### Task prompt
Work out how many lines have "scene" in them. Give only that number.

### Information provided
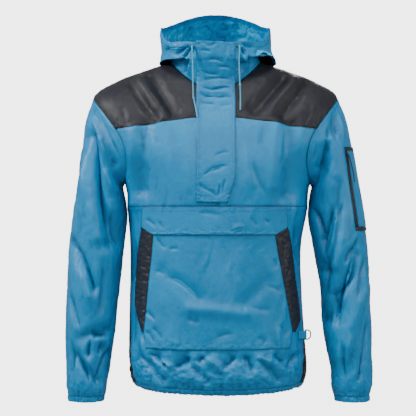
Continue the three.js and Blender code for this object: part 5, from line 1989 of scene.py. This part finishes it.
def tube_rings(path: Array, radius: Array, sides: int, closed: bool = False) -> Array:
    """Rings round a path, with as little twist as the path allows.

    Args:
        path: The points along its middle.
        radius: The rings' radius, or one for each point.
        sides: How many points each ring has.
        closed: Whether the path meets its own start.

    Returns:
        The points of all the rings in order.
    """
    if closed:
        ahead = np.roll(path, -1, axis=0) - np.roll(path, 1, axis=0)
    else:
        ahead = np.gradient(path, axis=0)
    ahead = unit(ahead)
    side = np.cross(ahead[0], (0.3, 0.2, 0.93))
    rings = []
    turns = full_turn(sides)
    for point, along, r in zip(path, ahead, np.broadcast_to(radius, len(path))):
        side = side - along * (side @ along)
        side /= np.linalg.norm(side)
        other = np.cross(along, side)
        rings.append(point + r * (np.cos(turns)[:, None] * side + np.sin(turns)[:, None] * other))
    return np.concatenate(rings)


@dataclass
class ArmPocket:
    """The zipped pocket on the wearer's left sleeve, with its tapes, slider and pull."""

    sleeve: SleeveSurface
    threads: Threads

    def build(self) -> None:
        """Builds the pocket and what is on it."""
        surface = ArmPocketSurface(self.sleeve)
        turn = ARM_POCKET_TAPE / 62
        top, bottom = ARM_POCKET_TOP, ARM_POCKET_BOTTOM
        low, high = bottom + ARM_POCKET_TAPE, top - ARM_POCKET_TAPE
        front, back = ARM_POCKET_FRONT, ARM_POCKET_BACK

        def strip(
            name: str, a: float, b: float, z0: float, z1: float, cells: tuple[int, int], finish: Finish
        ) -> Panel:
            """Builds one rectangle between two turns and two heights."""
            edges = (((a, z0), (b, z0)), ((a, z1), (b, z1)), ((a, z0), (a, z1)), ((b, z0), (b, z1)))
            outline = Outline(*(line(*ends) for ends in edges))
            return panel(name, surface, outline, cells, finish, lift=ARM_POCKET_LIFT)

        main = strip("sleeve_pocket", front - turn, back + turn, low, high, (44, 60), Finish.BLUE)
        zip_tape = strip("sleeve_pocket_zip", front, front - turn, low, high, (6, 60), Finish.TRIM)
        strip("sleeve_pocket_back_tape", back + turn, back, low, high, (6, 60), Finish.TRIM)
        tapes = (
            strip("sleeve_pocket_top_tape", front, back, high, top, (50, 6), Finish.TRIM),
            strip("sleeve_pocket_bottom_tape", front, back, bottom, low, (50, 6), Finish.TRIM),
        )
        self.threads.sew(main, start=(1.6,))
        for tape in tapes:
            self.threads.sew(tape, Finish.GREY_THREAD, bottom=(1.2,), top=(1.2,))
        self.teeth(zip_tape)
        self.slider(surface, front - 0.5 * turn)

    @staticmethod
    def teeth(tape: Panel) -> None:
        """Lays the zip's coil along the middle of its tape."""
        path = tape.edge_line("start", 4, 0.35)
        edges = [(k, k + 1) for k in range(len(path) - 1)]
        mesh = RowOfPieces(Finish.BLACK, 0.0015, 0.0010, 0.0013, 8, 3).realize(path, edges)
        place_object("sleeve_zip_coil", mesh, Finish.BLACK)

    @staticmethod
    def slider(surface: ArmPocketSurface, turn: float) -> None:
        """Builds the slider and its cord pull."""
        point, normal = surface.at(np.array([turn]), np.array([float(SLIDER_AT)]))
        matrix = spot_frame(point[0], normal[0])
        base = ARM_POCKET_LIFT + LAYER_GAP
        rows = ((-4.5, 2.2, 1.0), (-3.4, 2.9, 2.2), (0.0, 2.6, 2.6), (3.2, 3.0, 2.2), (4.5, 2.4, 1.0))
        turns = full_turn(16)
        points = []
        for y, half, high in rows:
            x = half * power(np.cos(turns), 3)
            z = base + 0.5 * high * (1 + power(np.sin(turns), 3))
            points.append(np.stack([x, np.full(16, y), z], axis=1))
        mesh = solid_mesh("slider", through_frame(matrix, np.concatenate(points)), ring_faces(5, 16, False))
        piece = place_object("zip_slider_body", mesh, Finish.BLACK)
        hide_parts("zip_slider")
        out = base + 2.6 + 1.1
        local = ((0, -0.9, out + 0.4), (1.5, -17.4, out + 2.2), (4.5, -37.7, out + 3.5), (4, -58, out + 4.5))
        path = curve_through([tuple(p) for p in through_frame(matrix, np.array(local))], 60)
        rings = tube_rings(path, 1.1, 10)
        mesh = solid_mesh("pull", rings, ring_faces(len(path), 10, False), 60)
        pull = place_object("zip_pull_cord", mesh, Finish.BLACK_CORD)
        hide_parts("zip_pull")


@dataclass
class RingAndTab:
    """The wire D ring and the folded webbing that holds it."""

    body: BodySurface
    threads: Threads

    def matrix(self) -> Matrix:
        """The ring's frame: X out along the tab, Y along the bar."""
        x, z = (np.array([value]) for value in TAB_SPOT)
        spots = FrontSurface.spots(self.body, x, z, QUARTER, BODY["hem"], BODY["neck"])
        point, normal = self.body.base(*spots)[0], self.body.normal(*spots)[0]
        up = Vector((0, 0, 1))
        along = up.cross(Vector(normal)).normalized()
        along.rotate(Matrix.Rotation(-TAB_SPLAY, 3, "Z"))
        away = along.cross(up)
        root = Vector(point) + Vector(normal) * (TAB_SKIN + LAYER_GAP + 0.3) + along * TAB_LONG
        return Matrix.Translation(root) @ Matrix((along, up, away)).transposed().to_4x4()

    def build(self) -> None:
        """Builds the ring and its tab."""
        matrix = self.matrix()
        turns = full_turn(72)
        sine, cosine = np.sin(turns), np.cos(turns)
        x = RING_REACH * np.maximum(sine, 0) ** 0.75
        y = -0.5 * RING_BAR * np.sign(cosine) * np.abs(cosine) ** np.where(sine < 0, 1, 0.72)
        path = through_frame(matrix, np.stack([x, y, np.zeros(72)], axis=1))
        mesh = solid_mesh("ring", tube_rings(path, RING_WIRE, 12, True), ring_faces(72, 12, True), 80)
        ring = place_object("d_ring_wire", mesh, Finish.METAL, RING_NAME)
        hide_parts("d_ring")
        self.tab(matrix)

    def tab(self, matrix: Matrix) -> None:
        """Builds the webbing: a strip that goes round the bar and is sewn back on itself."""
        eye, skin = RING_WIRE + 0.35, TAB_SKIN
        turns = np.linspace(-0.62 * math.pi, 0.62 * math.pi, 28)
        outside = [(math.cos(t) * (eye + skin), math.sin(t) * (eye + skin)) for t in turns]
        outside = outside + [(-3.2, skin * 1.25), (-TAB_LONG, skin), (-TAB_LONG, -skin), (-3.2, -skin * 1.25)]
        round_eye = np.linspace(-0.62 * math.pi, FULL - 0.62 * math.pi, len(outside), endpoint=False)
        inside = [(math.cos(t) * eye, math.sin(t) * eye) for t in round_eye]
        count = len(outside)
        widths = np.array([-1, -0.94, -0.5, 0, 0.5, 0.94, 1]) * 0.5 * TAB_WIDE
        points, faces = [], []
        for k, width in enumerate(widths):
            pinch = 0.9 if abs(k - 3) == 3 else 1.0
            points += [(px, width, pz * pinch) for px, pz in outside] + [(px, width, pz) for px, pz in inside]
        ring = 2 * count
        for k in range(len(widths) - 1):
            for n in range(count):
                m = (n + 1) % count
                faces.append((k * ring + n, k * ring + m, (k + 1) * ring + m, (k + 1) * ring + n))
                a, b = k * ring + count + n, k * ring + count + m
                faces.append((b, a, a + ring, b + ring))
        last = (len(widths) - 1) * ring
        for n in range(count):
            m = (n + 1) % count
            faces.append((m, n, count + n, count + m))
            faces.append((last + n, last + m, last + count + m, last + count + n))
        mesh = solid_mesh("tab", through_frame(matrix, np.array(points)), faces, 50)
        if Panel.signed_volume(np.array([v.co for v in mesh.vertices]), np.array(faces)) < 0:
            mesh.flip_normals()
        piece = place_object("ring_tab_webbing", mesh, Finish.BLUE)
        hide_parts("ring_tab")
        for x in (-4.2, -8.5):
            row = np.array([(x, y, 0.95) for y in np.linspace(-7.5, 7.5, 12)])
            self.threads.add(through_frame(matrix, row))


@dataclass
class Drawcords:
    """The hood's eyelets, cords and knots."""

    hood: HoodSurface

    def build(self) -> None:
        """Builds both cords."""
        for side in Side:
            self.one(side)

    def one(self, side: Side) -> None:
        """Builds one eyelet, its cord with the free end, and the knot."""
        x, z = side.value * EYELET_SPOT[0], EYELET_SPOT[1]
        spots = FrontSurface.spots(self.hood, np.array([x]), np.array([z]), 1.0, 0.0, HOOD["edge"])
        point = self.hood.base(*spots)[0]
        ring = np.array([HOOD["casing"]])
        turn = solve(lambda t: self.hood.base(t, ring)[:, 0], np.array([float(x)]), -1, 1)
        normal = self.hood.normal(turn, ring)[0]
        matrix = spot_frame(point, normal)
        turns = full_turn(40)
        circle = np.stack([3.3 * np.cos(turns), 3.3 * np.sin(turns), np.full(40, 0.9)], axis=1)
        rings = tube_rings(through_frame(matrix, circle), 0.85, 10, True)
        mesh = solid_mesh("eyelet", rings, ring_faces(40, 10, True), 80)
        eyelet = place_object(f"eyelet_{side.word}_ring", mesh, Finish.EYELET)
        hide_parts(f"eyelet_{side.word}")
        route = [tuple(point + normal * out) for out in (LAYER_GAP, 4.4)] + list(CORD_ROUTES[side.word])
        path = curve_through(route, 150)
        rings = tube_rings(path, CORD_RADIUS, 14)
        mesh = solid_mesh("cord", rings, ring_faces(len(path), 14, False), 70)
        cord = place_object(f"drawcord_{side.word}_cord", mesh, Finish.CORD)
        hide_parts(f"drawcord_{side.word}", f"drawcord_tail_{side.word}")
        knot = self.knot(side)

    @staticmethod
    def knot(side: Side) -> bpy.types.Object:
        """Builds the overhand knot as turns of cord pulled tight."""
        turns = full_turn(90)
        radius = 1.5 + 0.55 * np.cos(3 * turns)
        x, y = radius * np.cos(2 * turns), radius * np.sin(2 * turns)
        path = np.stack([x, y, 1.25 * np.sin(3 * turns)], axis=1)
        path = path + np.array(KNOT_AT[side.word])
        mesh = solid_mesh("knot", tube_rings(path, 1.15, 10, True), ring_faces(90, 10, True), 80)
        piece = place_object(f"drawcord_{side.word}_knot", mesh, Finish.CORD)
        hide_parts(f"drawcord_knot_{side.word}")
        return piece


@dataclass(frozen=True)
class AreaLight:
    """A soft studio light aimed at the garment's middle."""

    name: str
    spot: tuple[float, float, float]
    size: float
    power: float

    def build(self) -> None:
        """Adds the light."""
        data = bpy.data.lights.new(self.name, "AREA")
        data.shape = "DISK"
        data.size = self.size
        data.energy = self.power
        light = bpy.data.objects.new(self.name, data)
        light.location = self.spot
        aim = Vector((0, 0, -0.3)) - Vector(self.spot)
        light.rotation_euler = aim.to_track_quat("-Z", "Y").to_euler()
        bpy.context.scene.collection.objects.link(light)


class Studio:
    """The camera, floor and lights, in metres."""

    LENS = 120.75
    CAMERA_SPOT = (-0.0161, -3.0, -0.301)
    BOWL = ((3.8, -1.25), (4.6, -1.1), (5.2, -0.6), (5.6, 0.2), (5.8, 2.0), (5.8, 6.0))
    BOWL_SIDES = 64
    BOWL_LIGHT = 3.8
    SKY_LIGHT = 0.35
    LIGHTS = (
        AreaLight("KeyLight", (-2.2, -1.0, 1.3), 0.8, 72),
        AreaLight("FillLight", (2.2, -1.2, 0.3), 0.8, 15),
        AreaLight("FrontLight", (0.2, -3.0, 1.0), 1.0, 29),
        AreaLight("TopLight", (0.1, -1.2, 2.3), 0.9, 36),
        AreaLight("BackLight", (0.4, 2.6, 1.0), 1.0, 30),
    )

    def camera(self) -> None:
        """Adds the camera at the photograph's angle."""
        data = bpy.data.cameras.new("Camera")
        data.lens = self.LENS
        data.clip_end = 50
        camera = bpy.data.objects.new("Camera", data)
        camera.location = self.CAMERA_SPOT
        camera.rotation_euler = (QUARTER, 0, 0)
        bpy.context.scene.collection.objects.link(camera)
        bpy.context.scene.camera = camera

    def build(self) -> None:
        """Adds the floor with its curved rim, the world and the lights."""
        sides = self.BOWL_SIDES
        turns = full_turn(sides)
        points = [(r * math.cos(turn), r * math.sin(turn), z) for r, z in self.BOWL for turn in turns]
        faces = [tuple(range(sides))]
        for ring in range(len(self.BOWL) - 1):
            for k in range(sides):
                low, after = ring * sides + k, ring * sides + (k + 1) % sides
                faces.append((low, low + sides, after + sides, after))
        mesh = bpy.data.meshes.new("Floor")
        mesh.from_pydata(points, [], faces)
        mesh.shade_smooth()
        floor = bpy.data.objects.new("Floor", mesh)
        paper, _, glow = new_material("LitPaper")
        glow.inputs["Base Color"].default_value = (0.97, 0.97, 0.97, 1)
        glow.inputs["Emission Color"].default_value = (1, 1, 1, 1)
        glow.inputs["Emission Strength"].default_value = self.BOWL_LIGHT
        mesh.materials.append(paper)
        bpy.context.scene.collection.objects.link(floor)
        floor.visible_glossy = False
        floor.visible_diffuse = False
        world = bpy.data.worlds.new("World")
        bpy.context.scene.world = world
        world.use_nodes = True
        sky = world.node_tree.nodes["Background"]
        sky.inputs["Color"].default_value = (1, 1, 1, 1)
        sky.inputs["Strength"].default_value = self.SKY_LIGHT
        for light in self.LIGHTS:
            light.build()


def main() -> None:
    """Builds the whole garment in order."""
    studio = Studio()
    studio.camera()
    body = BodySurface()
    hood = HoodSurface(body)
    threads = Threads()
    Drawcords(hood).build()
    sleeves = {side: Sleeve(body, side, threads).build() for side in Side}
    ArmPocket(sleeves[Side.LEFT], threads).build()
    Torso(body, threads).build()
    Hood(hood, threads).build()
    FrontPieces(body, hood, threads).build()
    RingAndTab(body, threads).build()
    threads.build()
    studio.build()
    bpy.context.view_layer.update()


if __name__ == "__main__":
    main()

### Worked solution
6